The model minority stereotype diminishes the lived experience of Asian Americans. It works to discount racism and anti-Asian sentiment by making Asian Americans, and the problems they face, practically invisible.

The idea that “white is best” perpetuates the existence of the model minority myth. By internalizing the persona of being high-achieving and socially invisible, Asian Americans lose their own culture trying to fit into the white ideal. Middle-class, white culture should not be the standard by which people of color are measured.

Yet, because they have learned to mimic this culture well, Asian Americans have been called the model minority, much to their own detriment.

“The model minority myth omits a lot of APIDA groups. It assumes that things like lack of access to education, financial insecurity, home insecurity, and inadequate access to health care are not ‘Asian American’ problems,” according to a student narrative in an online exhibition at the University of Southern California’s Pacific Asian Museum. “The model minority myth asserts that success is a choice when more often than not, it isn’t.”

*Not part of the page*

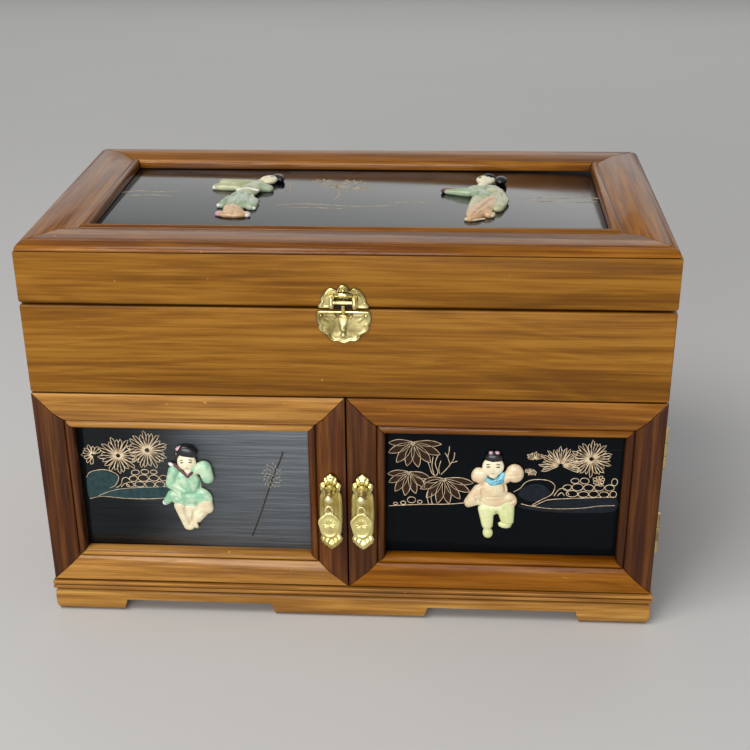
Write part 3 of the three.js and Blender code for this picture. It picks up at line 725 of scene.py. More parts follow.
def paint_right_door(plane):
    """Brown leaves on twigs on the left, and flowers over pebbles and a rock on the right."""
    body = "door_right"
    clusters = [
        (36.0, 110.6, [(182, 13, 1.9), (206, 14.5, 2.3), (234, 15, 2.4), (257, 14.5, 2.3), (281, 15, 2.3),
                       (308, 15, 2.5), (334, 16, 2.4), (357, 15, 1.8)]),
        (33.8, 92.2, [(186, 11.5, 1.8), (211, 12.5, 2.1), (238, 14, 2.2), (262, 14.5, 2.2), (286, 13.5, 2.1),
                      (314, 12.5, 2.0), (344, 11.5, 1.9)]),
        (53.0, 88.5, [(188, 11, 1.8), (207, 14, 2.2), (232, 15, 2.4), (258, 15.5, 2.3), (281, 15.5, 2.3),
                      (306, 15, 2.3), (331, 16, 2.4), (352, 16, 2.1)])]
    leaflets = [shape for u, v, spread in clusters for shape in leaf_outlines(u, v, spread)]
    wash("brown_leaves", leaflets, plane, BROWN_WASH, body)
    rock_fill = [(94, 79.6), (97.5, 84.8), (102, 86.4), (107, 86), (111.4, 81.6), (108.8, 77.6), (101, 75.4)]
    band = [
        (94, 73.2), (103, 71.8), (112, 76.2), (130, 78), (147.4, 78.8), (147.4, 70.4), (132, 69),
        (116, 68.8), (98, 70.6)]
    wash("blue_ground", [flowing(rock_fill, True, 3), flowing(band, True, 2)], plane, BLUE_WASH, body, 0.05)
    strokes = [(shape, True) for shape in leaflets]
    strokes += chrysanthemum(116.3, 98.2, 12.0, 22, -25, 230) + chrysanthemum(132.6, 102.6, 11.6, 26)
    strokes += chrysanthemum(102.3, 101.2, 5.4, 9, 20, 150)
    strokes += chrysanthemum(101.0, 96.0, 4.6, 7, 190, 130)
    strokes += chrysanthemum(137.5, 89.2, 3.6, 12)
    lines = [
        [(49.6, 103), (48.2, 98), (49.6, 93), (49, 90.5)], [(47, 102), (46.4, 97), (47.2, 92.5), (48, 90)],
        [(44, 99.5), (45.4, 95), (46.6, 91.6), (48.4, 90.2)], [(51.2, 99.6), (50.2, 95), (50.6, 91.6)],
        [(44.5, 81), (44, 76.5), (44.8, 72.6)], [(46.6, 79.6), (46.2, 76), (46.8, 72.6)],
        [(51.4, 91.2), (54.2, 94.4), (56.9, 98.4), (58.4, 101.8), (58.6, 105)],
        [(56.4, 97.6), (55, 102), (55.6, 105.4), (55.8, 108.6)], [(55, 102), (53.4, 104.6)],
        [(57, 98.6), (60.2, 99.6)], [(22.6, 70.6), (34, 71.6), (45.4, 72.2), (56, 72.6), (66, 73.8)],
        [(91.4, 81.2), (95, 83.6), (97.4, 87), (101, 88.9), (106.4, 89.3), (111, 88.4), (113.8, 85.6),
         (113.2, 82), (111.4, 79.4), (106.4, 76.4), (102, 73.2)],
        [(113.6, 79.2), (116.2, 83.4), (119.4, 83.8), (121.8, 80.2)],
        [(115.4, 79.2), (117.6, 81.4), (119.4, 79.4)],
        [(95.8, 73.8), (102.2, 72.5), (107, 75), (112, 76.9), (128, 78.2), (147.4, 79.4)],
        [(102.4, 72.4), (110, 71.3), (118.7, 71.2), (130, 72), (138, 73.4), (147.2, 74)]]
    strokes += [(flowing(line), False) for line in lines]
    strokes += pebbles([
        (35.3, 74.8, 2.3, 1.9), (30.7, 72.8, 1.4, 1.1), (39.9, 73.6, 1.3, 1), (26.4, 72.2, 1.1, 0.8),
        (123.4, 80.9, 3.2, 2), (129.6, 80.6, 2.8, 1.8), (135.2, 80.9, 2.6, 2), (140.8, 80.7, 2.6, 1.8),
        (145.8, 81, 1.8, 2), (120.6, 84.7, 2.4, 1.7, 10), (126.2, 85, 3, 2.2), (132.2, 84.8, 2.7, 2),
        (138, 85.1, 2.7, 2.1), (143.6, 85, 2.5, 1.9), (124.6, 88.9, 2.2, 1.6), (129.8, 89, 2.4, 1.8, -8),
        (146, 88.6, 1.6, 2.2)])
    ink("gold_lines_right", strokes, plane, GOLD, body, 0.42)


def paint_lid(plane):
    """Faint flowers and ground lines, broader than those on the doors."""
    body = "lid"
    strokes = []
    for u, v, size in ((-14, 34, 9), (-4, 42, 8), (-22, 44, 7), (2, 30, 6)):
        for k in range(7):
            angle = math.radians(-20 + k * 36)
            strokes.append(([(u, v), (u + size * math.cos(angle), v + size * 0.7 * math.sin(angle))], False))
    lines = [
        [(-12, 6), (-10, 20), (-13, 34), (-8, 48)], [(-10, 22), (-4, 30), (-2, 42)],
        [(-12, 30), (-20, 38), (-23, 46)], [(-44, -4), (-30, -1), (-14, -3), (2, -5), (20, -3)],
        [(-38, -9), (-22, -8), (-6, -10)], [(22, 2), (34, 4), (44, 2)],
        [(92, 12), (102, 15), (114, 13), (126, 16), (138, 14)], [(96, 6), (110, 8), (124, 6), (136, 8)],
        [(-138, 18), (-128, 22), (-116, 20), (-104, 23)], [(-134, 12), (-120, 14), (-106, 12)],
        [(-46, 20), (-40, 28), (-41, 40)]]
    strokes += [(flowing(line), False) for line in lines]
    ink("faint_gold_lines_lid", strokes, plane, FADED_GOLD, body, 1.1, 0.2)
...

The present persona of Asian Americans is the result of years of anti-Asian political behavior including the Chinese Exclusion Act and World War II Japanese internment, or more accurately referred to as imprisonment, according to Jacobin, a socialist political club.

The legacy of the trauma from these events led to Asian Americans trying to get by as quietly and easily as possible.

Furthermore, the aspects of the model minority myth that Asian Americans are praised by white people for having academic and monetary success are rooted in capitalism, according to the USC’s Pacific Asia Museum’s online exhibition.

Racial stereotypes like this are a reflection of the American dream – a survival of the fittest game where white people will always come out as the winners. When white Americans place this stereotype on Asian Americans it allows them to diminish the past while simultaneously working to prove that hard work and buying into capitalism can make anyone successful.

Because Asian Americans have been cast as the model minority, many of the community’s financial struggles are hidden. The stereotype that Asian Americans are winners in American white capitalism masks the economic realities of many families.

Struggling families then do not receive the support that they need because of the political invisibility that Asian Americans face. The model minority creates a narrative that Asian Americans are self-sufficient and do well enough in society that they do not need help.

However, according to NBC, many Asian Americans are of lower socioeconomic status and are more likely to work in low-wage industries. This also makes them susceptible to violence and hate crimes.

Simply creating policies that will help protect Asian Americans, and all people of color, from racist and hateful behaviors is not enough. It still forces people of color to take part in a system that is fundamentally exploitative.

Until the system and values of white capitalism are broken down, people of color will still be expected to live up to these standards. There is no reason to continue living the way white people want people of color to live — it only maintains the present racial and economic status quo.